Lost Holocaust Scores Given New Life
This story was written by CBS News producer Amy Guttman for CBSNews.com.
Like a detective, Albrecht Dumling scours basements and dusty attics digging up the past. He travels the world hunting for music hidden during the Holocaust.
For nearly twenty years, this Berlin-based music director has spent his days finding works that died along with their creators, and bringing them back to life.
During World War II, Germany's Third Reich enforced a prohibition of all music from Jewish composers. As musicians were sent to concentration camps, their scores were buried for safekeeping.
Dumling searches for the lost compositions in hopes of reviving them to be played on modern stages, from Berlin to Seattle.
"We try to do some sort of justice to people who have suffered so much injustice under the Nazis," says Dumling.
He founded his organization, Musica Reanimata, after seeing an opera, "Kaiser of Atlantis," written and staged by Victor Ullman while he was a prisoner in the Terezin concentration camp, in what is now the Czech Republic.
Dumling decided he wanted to give other musicians a second chance. He admits that not all the works are masterpieces, but many carry compelling stories.

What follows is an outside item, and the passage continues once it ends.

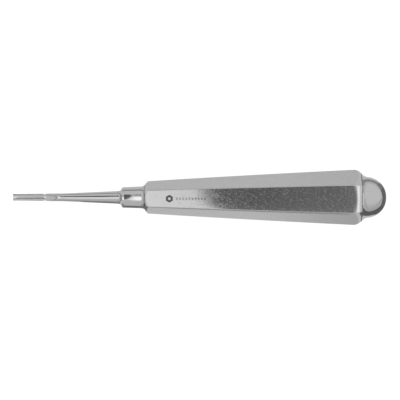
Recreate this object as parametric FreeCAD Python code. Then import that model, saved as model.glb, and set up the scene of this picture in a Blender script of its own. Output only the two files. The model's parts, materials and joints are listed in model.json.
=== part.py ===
"""Straight dental elevator of the gouge pattern, with a hollow six-sided handle, all in stainless steel.

The blade, shank and tang are one forging. The tang is pinned and silver-brazed into a turned ferrule, whose
spigot is brazed into the nose of the handle. The handle is two pressed half shells, welded along their two
outer corners, and a turned plug and a domed cap close its wide end.

Every piece is built about the instrument's own axis: X runs from the cutting edge (x = 0) to the cap, and Z
points out of the hollow side of the blade. lay_down() then rests the finished pieces on the handle's lower
flat. Lengths are in millimetres and angles in degrees.
"""

import FreeCAD, Part
import math
import os

from FreeCAD import Placement, Rotation, Vector

# Lengths along the axis, measured from the cutting edge
LENGTH = 160.0           # to the top of the cap
SCOOP_STRAIGHT = 12.9    # where the scoop's floor starts to rise
WAIST_START = 19.4       # the thinnest part of the shank
WAIST_END = 21.5
FERRULE_FRONT = 46.1     # where the shank meets the ferrule
NOSE_CONE_START = 55.75  # where the collar's wall would meet the cone of the handle's nose
NOSE_SEAM = 55.9         # where the ferrule meets the handle shells
NOSE_CONE_END = 58.45    # where that cone reaches the handle's corners
BUTT_CONE_START = 147.7  # where the corners run into the cone of the wide end
BUTT_SEAM = 149.9        # where the handle shells meet the cap
BUTT_CONE_END = 150.7    # where that cone would meet the cap's neck
NOSE_STATION = 58.0      # where the handle is HANDLE_NOSE_FLATS across
BUTT_STATION = 150.0     # where the handle's flats would be HANDLE_BUTT_FLATS across

# Blade and shank
BLADE_TIP_R = 1.54       # radius of the blade's rounded back at the edge
BLADE_ROOT_R = 1.65      # and where the scoop starts to rise
WAIST_R = 1.69
WAIST_EASE_R = 60.0      # radius on which the waist flares into the shank's taper
SHANK_ROOT_R = 2.79
SCOOP_R = 1.81           # radius of the hollow across the blade
SCOOP_FLOOR = -1.1       # height of the hollow's floor
RIM_HEIGHT = -0.6        # height of the blade's two side rims
SCOOP_RISE_R = 9.0       # radius of the arc on which the floor runs out, seen from the side
EDGE_THICKNESS = 0.05    # what the honed edge keeps
INNER_HONE = (0.15, 0.8)  # how much the hollow widens at the edge, and over what length
OUTER_HONE_ANGLE = 20.0
CLEAR = 3.0              # how far the grinding tools pass outside the bar
RUN_OUT_TURN = 60.0      # how far round the run-out is ground, which takes it clear of the bar

# Tang, ferrule and pin
TANG_R = 2.2
TANG_LENGTH = 18.4
FERRULE_BORE_R = 2.23    # room for the braze film around the tang
FERRULE_MOUTH_R = 3.05
COUNTERBORE = (2.9, 0.9)  # radius and depth of the recess that holds the braze around the tang
BRAZE_FILLET = (1.3, 0.35)  # length of the fillet on the shank, and of its steep end at the ferrule
BRAZE_FILLET_R = 1.5
BRAZE_LIP = 0.03         # how thick the fillet is where it ends
COLLAR_R = 4.5
COLLAR_CHAMFER = 1.4
COLLAR_EDGE_R = 0.5
SPIGOT_R = 4.0
SPIGOT_LENGTH = 10.5
PIN_R = 0.75
PIN_SETBACK = 5.2        # from the nose seam to the pin
END_CHAMFER = 0.4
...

He shares the story of composer Siegfried Borris, a Jew given shelter by a prominent Nazi official's wife in Germany. Borris gave the couple's daughter music lessons throughout the war, concealing his Jewish identity.
Decades later, Dumling united Borris' daughter with the Nazi's daughter for a public performance of his work. It was a tearful meeting for them both.
Other rediscoveries include "The Fugue," by Sigmund Schul, a German composer who was sent to Terezin. He composed much of his work at the camp before dying of tuberculosis within its walls. Thanks to Dumling, an audience in Berlin heard his piano piece in 2005.
Not all of the composers died during the Holocaust. Some went on to find success in their own rights. Eric Zeisl fled Austria for Hollywood in 1938. He became known for writing the scores of some major movies, including, "The Postman Always Rings Twice".
Zeisl's daughter attended a Berlin concert where her father's piano pieces were played.
For Dumling, the reward is in resuscitating long-forgotten treasures, and turning what was lost, into something found - with a new fan base.